Was war daran problematisch:

  • Um eine Alterskennzeichnung (in den Stufen 0,6,12,16,18) vornehmen zu können, hätten alle Anbieter im Netz (jede private Homepage, jede Vereinsseite) zunächst entscheiden müssen, ob ihre Inhalte möglicherweise entwicklungsbeeinträchtigend sind. Eine klare gesetzliche Definition gibt es dafür aber nicht. Viele waren also verunsichert.
  • Viele hatten Angst, bei Nicht-Kennzeichnung ins Visier der Ermittlungen zu geraten. Noch größer aber war die Sorge, dass das eigene Angebot über die Jugendschutzprogramme nicht angezeigt geworden wäre, wenn es kein Alterskennzeichen getragen hätte. Deshalb haben viele die Kennzeichnung eben doch als Pflicht verstanden – obwohl sie im Vertrag als freiwilliges Mittel dargestellt war.

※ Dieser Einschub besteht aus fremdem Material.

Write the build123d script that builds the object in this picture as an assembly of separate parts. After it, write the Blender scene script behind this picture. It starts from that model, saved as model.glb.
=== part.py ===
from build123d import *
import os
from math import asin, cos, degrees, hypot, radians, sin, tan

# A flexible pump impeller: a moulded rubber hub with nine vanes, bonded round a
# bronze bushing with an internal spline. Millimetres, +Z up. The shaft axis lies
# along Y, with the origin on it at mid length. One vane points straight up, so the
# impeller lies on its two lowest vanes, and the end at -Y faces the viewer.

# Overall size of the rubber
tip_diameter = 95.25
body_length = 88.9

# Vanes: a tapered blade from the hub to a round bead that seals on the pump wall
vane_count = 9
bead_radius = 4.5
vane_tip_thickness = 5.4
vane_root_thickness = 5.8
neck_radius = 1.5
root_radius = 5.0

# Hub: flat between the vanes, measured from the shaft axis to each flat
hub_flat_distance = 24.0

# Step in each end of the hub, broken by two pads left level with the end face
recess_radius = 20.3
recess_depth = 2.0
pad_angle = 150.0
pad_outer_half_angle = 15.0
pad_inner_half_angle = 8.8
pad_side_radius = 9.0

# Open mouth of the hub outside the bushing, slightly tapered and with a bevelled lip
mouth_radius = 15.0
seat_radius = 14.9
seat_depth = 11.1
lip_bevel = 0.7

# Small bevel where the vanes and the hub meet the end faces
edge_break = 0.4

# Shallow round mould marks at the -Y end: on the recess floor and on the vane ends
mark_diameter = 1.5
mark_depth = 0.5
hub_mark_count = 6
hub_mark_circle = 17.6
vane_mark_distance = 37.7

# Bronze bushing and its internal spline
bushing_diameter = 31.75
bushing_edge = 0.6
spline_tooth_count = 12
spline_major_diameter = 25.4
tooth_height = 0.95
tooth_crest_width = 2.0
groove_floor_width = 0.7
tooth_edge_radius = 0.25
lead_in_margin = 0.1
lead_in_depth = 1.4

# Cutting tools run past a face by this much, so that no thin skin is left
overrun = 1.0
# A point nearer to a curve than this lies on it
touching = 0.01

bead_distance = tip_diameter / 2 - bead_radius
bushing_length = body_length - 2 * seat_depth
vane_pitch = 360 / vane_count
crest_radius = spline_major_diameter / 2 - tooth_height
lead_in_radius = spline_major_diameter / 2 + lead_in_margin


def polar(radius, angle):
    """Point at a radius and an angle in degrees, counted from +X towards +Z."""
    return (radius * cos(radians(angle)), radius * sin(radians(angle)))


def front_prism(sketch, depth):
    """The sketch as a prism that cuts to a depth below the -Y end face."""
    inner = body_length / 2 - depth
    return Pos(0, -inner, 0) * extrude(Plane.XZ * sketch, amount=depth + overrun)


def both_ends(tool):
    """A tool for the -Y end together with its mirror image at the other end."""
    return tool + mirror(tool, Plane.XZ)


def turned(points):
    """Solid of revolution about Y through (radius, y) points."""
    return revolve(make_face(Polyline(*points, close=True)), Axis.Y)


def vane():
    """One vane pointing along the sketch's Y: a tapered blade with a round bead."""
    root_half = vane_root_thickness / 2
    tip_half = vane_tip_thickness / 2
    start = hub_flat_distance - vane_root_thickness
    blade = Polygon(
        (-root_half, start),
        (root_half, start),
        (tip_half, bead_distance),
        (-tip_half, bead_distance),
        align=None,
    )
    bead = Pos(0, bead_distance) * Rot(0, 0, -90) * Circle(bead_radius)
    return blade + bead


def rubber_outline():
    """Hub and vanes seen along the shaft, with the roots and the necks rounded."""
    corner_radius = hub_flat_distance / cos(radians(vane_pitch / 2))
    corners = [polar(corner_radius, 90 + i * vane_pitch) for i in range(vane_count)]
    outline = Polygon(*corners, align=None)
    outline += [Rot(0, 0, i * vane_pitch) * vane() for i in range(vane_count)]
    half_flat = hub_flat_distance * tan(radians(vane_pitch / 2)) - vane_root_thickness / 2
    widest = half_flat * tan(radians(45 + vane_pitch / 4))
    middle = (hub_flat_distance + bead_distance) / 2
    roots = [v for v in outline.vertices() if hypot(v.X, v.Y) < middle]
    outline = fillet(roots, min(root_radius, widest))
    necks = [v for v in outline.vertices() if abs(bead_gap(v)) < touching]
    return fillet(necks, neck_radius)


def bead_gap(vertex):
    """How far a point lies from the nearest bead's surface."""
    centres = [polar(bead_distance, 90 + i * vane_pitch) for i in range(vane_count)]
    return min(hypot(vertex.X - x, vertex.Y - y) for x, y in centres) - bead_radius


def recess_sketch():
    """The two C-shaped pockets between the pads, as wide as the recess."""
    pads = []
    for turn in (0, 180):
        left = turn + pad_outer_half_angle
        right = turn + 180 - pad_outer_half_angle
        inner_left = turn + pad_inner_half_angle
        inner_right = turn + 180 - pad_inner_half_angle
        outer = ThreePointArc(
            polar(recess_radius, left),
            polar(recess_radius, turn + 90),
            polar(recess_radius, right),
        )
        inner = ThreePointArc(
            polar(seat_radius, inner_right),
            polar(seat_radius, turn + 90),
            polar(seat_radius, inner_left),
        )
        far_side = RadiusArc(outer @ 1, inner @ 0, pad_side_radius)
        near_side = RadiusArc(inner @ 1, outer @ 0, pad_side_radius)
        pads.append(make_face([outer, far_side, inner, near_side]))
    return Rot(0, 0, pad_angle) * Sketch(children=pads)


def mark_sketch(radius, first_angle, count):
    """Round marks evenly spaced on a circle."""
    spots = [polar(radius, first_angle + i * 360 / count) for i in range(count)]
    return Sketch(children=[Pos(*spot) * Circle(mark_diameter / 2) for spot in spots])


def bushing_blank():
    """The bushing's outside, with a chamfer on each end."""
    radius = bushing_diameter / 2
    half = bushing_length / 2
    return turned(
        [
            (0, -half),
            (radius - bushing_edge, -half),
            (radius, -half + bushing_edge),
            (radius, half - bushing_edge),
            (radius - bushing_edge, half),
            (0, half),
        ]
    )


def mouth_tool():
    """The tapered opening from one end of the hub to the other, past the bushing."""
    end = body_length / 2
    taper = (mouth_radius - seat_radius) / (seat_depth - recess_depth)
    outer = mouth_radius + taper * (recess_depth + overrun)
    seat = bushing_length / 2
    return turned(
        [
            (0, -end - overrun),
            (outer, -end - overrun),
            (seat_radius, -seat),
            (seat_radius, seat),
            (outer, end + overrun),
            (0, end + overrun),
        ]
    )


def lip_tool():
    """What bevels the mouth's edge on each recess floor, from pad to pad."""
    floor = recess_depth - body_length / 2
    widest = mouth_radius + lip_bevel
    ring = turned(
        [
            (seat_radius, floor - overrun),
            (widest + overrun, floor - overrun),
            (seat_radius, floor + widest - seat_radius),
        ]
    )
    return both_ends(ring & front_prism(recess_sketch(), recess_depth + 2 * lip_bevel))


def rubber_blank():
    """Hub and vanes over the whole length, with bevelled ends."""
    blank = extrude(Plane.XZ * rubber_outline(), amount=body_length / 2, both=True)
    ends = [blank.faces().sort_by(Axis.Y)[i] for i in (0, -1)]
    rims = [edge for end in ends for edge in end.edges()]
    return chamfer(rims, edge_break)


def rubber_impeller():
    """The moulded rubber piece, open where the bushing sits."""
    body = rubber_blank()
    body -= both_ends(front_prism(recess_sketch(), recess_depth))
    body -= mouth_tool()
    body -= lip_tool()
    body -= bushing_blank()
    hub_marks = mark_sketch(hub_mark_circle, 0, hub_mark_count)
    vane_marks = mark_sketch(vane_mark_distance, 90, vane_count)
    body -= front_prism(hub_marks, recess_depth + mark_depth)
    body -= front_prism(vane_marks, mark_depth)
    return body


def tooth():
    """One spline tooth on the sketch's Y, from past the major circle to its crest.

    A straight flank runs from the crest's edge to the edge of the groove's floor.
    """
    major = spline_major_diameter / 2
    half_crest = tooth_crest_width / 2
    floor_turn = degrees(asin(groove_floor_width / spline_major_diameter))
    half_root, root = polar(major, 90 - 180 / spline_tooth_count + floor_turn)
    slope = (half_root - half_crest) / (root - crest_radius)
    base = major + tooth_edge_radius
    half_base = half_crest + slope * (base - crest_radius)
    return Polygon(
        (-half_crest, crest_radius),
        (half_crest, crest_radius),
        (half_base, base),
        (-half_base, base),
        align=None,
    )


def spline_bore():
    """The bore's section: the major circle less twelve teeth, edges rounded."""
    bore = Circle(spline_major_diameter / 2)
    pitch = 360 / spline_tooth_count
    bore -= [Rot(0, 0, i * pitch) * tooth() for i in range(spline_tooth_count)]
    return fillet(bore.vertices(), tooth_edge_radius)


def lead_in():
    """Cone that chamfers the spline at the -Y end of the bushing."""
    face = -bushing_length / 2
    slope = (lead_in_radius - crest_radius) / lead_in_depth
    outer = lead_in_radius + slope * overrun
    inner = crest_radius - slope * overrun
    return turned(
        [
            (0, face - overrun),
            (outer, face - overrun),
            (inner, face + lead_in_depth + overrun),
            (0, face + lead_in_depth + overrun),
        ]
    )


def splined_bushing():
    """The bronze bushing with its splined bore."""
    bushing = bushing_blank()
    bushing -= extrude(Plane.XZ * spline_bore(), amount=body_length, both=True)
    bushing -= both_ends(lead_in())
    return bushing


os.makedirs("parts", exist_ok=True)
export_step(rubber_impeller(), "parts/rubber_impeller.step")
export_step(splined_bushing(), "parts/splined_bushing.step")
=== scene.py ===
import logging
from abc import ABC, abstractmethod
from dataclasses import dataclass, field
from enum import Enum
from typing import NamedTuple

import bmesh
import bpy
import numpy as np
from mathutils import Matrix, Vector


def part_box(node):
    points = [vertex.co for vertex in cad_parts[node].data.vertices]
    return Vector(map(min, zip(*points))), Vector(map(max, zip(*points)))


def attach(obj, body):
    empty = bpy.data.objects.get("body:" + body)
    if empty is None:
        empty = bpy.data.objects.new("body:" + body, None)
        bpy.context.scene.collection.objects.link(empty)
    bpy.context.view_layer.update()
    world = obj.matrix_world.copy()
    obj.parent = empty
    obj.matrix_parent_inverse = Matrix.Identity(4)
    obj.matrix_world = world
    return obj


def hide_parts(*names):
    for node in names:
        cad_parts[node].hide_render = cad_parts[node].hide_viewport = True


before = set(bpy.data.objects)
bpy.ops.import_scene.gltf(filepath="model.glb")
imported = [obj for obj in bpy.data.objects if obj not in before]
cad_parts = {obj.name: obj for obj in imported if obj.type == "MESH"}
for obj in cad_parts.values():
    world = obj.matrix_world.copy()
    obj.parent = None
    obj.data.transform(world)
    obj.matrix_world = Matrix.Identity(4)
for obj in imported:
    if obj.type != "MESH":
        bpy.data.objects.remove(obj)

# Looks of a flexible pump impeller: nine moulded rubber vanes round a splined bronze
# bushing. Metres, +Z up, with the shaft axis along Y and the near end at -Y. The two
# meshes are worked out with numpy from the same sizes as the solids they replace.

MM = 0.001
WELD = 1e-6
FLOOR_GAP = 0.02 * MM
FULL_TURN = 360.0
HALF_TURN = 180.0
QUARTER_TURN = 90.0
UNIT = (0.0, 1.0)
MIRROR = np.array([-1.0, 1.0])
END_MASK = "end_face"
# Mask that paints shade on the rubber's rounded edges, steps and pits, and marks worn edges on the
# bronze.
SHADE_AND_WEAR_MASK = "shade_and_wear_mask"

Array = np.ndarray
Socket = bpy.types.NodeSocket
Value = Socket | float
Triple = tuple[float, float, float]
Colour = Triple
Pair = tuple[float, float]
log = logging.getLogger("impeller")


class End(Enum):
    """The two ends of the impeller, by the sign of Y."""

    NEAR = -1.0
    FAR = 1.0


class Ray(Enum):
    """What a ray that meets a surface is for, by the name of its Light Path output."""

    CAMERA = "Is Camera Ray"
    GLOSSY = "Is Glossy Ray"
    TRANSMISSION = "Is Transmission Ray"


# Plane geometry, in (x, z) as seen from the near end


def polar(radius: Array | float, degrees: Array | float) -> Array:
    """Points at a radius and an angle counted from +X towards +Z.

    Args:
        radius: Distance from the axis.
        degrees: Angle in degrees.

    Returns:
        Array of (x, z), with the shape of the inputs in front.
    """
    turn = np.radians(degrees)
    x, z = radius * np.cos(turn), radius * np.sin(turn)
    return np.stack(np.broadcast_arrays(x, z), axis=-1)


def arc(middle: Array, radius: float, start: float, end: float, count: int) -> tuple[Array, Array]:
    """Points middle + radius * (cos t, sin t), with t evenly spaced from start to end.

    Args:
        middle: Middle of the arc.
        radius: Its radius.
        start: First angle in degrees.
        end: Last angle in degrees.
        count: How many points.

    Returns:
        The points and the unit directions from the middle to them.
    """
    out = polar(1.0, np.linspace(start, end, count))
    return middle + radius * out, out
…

  • Anbieter von web2.0-Angeboten (also Blogs, Foren; zB auch wikipedia) hätten ihr Gesamtangebot nur Alters kennzeichnen dürfen, wenn sie auch die fremden Inhalte bewertet (also kontrolliert) hätten. Umgehen können hätten sie diese Tatsache durch einen Beitritt zu einer freiwilligen Selbstkontrolle und deren Kodices (für viele mit zu hohen Beitragskosten -ab 4.000.- jährlich- verbunden). Die Vorabkontrolle fremden Inhalts ist aber eigentlich über das Telemediengesetz des Bundes ausgeschlossen.

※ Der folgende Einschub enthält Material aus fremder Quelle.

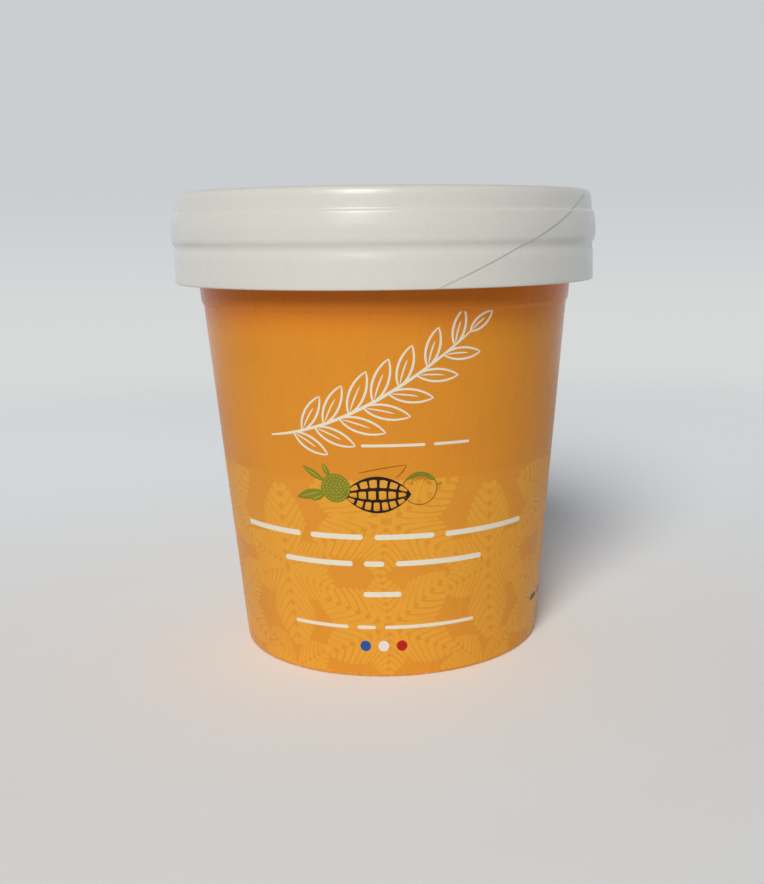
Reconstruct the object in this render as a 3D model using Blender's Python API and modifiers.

  • Zertifizierte Jugendschutzprogramme gibt es noch nicht, weil die zuständige Kommission (KJM) an den eigenen Ansprüchen gescheitert ist. Bisherige private Programme genießen wenig Anerkennung/Nutzung in der Bevölkerung.

Wie weiter?

  • Keine Abwendung von der regulierten Selbstregulierung! Ein neuer Anlauf beim JMStV darf auf keinen Fall bedeuten, den  Jugendmedienschutz nun in staatliche Hände zu geben, indem Jugendschutzbehörden Sperrverfügungen erlassen. Dadurch wäre rein gar nichts gewonnen. Seit dem „Sperr-gesetz“ ist klar, dass solcherart Versuche verfassungsrechtlich höchst problematisch sind.

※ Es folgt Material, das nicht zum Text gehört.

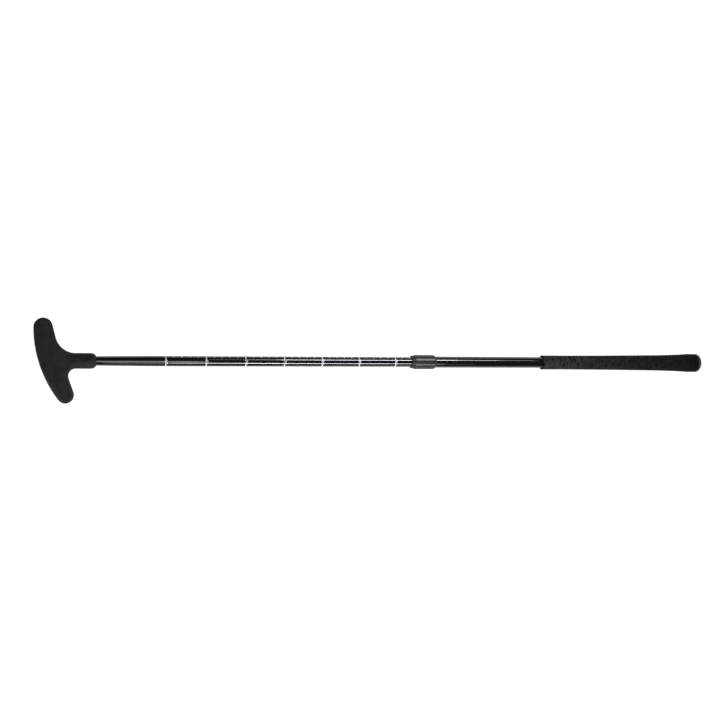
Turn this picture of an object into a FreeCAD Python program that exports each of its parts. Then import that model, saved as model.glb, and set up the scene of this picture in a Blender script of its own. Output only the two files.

  • Mehr parlamentarische und öffentliche Beteiligung: Die aktuelle Debatte hat deutlich gemacht: so wichtige Fragen wie der Jugendmedienschutz dürfen nicht in den Hinterzimmern der Staatskanzleien ausgeklüngelt werden. Die Parlamente müssen endlich beteiligt werden. Außerdem gibt es eine aktive Netzgemeinde, die viel technisches Know-How mitbringt und sehr genau hinsieht. Hier müssen entsprechende Beteiligungsformen gefunden werden. Die Netzgemeinde ist ihrerseits aufgefordert, ihre Kritik in konstruktive Vorschläge umzuwandeln.
  • Verschiedene Rechte unter einen Hut bringen: Die Debatte hat gezeigt, wie unendlich schwierig es ist, Jugendschutz einerseits und Grundrechte, die auch im Netz gelten müssen andererseits unter einen Hut zu bringen und dabei verhältnismäßig und praktikabel zu bleiben. Die bedeutet für alle Beteiligten eine hohe Herausforderung.
  • Internationalität im Blick behalten: Bei allem darf die Internationalität des Netzes nicht aus dem Blick geraten. Nationale Lösungen helfen nur sehr begrenzt weiter.
  • Jugendmedienschutz ist mehr als Technik: Darüber hinaus ist klar: Technische Maßnahmen sind immer nur eine Krücke. Sie können und dürfen Eltern nicht von der Pflicht entbinden, hinzuschauen, zu begleiten  und verstehen zu lernen, was ihre Kids am PC so treiben.

Wir Grünen werden uns in den Überarbeitungsprozess konstruktiv auf allen Ebenen einbringen und uns der Herausforderung stellen, nach tragfähigen Lösungen zu suchen.